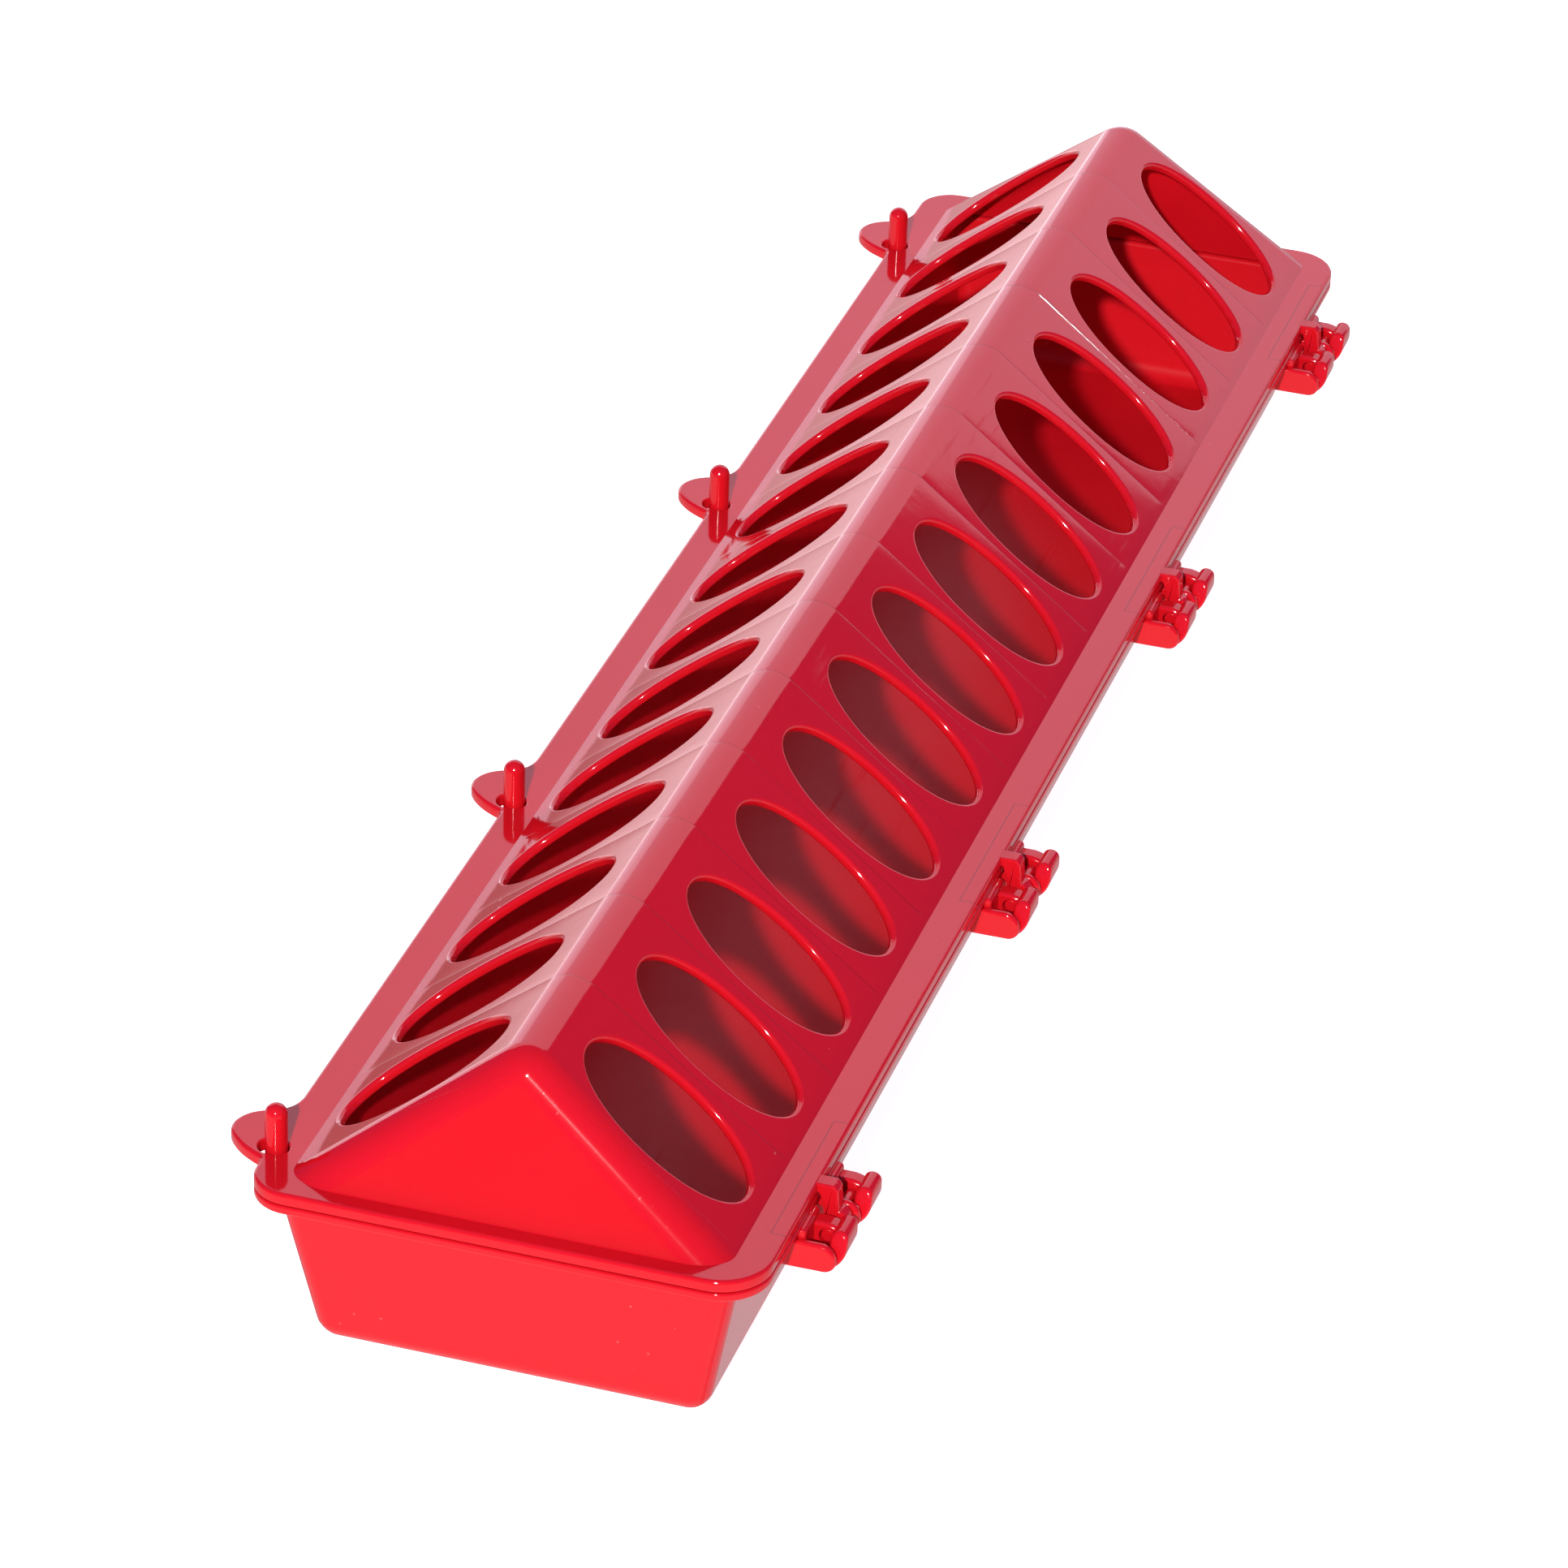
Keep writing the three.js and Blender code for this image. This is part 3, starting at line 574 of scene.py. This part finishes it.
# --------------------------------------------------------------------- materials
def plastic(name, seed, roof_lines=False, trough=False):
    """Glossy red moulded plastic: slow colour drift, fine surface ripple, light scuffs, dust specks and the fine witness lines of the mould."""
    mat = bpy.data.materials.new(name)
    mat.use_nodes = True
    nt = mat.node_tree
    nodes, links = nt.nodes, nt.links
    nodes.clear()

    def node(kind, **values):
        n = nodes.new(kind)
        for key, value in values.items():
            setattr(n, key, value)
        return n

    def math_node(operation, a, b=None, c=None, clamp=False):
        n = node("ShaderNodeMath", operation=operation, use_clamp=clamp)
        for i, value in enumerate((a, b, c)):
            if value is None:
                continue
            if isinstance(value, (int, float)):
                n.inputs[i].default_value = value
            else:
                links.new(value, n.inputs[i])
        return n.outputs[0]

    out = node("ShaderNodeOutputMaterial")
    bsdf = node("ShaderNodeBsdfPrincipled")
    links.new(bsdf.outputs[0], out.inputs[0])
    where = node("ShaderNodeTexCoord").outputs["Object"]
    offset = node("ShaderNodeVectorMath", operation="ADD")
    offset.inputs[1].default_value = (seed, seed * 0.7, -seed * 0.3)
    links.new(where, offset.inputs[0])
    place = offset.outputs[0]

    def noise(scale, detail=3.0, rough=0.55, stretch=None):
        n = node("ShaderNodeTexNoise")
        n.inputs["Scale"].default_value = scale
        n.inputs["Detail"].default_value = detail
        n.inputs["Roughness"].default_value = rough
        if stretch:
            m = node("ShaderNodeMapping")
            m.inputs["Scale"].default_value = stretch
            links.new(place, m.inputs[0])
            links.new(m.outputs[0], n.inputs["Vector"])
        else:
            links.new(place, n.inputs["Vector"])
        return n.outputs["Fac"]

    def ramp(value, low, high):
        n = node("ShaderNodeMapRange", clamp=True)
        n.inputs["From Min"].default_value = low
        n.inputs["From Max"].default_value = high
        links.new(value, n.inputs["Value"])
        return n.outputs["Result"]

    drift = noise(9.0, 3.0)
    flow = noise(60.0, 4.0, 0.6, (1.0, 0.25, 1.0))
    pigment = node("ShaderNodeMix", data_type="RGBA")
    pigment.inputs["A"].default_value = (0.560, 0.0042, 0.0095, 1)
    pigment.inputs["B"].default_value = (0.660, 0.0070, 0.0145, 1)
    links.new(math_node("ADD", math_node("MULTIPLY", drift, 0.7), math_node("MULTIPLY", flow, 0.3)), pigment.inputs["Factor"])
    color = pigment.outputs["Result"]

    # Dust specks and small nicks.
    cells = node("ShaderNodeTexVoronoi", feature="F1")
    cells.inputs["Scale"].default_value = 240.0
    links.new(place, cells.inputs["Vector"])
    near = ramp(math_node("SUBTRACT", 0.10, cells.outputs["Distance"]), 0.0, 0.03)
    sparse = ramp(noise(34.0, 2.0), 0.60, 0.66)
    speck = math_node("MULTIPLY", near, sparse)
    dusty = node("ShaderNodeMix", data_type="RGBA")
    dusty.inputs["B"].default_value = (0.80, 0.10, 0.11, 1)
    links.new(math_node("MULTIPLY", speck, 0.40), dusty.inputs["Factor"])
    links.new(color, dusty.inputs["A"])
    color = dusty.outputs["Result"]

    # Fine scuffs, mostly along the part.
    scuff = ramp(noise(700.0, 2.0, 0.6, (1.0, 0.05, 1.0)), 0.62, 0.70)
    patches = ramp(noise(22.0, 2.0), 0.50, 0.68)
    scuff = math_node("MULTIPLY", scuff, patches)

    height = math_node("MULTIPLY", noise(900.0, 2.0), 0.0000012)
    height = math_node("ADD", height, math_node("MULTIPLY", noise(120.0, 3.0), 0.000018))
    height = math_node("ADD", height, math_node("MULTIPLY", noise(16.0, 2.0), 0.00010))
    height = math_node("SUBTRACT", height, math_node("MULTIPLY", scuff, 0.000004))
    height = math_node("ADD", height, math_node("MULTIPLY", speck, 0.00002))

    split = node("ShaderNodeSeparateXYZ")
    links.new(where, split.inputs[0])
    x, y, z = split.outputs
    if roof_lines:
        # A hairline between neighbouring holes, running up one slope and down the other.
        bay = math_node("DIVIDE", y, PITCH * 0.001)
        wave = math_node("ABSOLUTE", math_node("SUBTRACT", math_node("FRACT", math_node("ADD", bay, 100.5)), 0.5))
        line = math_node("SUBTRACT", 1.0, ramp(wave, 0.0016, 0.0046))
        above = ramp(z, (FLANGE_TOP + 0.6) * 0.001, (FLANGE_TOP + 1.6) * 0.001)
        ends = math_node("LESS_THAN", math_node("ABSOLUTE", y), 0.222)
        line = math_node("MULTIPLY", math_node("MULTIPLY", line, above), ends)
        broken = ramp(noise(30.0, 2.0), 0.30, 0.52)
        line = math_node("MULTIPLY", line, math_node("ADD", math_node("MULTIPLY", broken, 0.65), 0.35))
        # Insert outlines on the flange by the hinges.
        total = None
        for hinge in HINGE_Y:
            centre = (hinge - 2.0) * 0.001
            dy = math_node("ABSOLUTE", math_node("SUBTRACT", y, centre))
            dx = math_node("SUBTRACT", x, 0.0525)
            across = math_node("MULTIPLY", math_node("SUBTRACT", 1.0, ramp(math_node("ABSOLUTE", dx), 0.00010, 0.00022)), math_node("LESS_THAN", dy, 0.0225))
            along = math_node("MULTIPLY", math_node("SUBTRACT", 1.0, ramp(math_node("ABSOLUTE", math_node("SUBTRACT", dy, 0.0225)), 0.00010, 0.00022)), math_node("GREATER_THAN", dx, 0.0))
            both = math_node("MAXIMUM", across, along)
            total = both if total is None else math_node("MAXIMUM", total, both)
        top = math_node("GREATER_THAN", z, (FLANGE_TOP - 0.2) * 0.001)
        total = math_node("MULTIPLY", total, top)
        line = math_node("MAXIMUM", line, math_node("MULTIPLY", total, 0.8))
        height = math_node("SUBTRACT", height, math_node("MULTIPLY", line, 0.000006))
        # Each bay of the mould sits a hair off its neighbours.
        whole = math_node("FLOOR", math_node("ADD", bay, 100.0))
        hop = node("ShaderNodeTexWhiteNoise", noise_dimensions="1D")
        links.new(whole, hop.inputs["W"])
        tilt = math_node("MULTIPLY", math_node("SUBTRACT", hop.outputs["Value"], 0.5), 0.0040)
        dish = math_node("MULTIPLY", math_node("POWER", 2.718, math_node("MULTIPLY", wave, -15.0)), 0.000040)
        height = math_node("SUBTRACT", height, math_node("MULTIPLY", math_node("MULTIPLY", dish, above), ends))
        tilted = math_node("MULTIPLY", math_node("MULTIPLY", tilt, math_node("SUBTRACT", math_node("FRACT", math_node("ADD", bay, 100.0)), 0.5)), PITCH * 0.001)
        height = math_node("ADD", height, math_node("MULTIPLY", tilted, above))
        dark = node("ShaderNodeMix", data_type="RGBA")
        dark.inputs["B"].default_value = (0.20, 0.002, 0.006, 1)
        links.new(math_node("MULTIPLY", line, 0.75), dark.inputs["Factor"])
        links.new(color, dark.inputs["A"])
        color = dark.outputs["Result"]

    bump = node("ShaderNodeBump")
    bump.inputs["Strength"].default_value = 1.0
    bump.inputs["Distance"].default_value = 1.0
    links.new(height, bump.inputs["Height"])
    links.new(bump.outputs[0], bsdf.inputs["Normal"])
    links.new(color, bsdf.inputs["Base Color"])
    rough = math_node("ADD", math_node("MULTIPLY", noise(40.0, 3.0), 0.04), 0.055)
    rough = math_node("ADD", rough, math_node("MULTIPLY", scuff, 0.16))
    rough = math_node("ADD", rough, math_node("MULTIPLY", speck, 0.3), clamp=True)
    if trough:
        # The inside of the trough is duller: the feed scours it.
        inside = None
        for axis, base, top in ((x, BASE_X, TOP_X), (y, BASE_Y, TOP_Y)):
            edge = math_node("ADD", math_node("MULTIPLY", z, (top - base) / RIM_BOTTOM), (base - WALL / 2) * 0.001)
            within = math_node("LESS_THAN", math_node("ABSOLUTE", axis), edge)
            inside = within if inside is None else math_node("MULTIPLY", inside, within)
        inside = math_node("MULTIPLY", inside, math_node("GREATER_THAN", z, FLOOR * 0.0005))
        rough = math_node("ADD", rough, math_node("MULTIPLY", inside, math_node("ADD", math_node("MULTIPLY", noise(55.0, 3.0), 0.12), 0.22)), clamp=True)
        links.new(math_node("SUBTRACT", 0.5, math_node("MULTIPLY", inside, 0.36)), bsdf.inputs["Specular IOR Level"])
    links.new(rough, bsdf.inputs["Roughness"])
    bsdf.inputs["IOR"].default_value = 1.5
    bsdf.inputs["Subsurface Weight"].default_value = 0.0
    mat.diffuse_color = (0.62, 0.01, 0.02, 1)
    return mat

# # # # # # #

Task details. Everything from the first line above through the line that contains "nodes.clear()" should be duplicated exactly, please, and nothing beyond it.

Finished exercise.
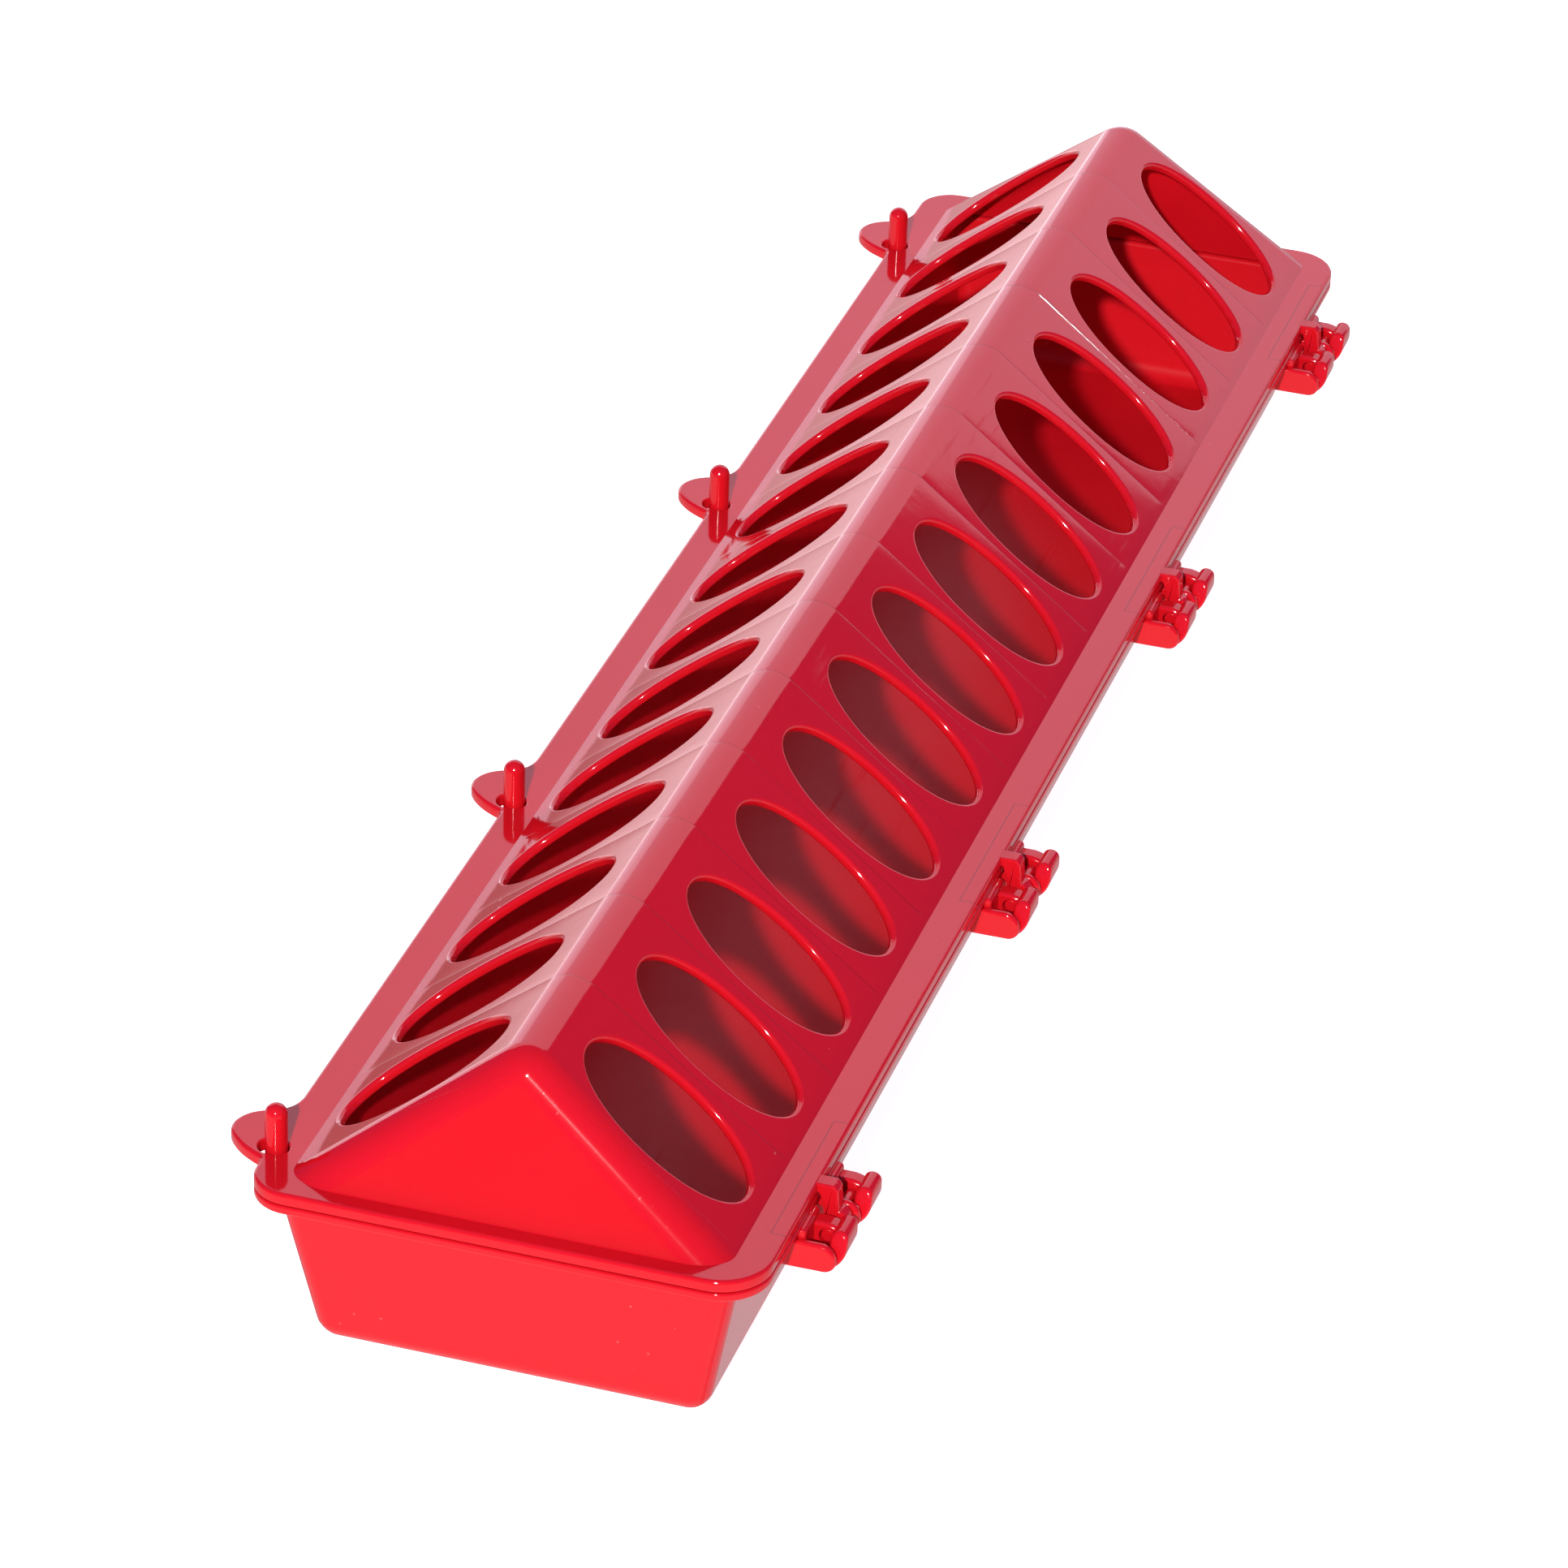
Keep writing the three.js and Blender code for this image. This is part 3, starting at line 574 of scene.py. This part finishes it.
# --------------------------------------------------------------------- materials
def plastic(name, seed, roof_lines=False, trough=False):
    """Glossy red moulded plastic: slow colour drift, fine surface ripple, light scuffs, dust specks and the fine witness lines of the mould."""
    mat = bpy.data.materials.new(name)
    mat.use_nodes = True
    nt = mat.node_tree
    nodes, links = nt.nodes, nt.links
    nodes.clear()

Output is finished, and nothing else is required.